Nonconvex Optimization for Estimation and Learning: Dynamics, Conditioning, and Nonsmoothness

Damek Davis
Cornell

Abstract: Nonconvex optimization algorithms play a major role in solving statistical estimation and learning problems. Indeed, simple nonconvex heuristics, such as the stochastic gradient method, often provide satisfactory solutions in practice, despite such problems being NP hard in the worst case. Key examples include deep neural network training and signal estimation from nonlinear measurements. While practical success stories are common, strong theoretical guarantees, are rarer. The purpose of this talk is to overview a few (highly non exhaustive!) settings where rigorous performance guarantees can be established for nonconvex optimization, focusing on the interplay of algorithm dynamics, problem conditioning, and nonsmoothness.
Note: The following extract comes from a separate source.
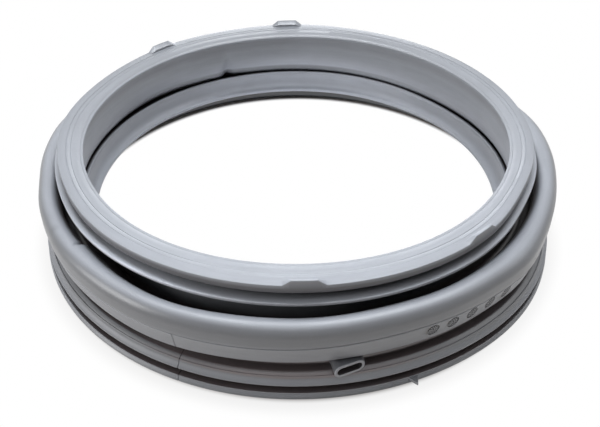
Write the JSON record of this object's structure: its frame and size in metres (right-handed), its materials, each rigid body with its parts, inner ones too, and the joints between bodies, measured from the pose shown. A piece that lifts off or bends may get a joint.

Bio: Damek Davis received his Ph.D. in mathematics from the University of California, Los Angeles in 2015. In July 2016 he joined Cornell University's School of Operations Research and Information Engineering as an Assistant Professor. Damek is broadly interested in the mathematics of data science, particularly the interplay of optimization, signal processing, statistics, and machine learning. He is the recipient of several awards, including the INFORMS Optimization Society Young Researchers Prize in (2019) and a Sloan Research Fellowship in Mathematics (2020).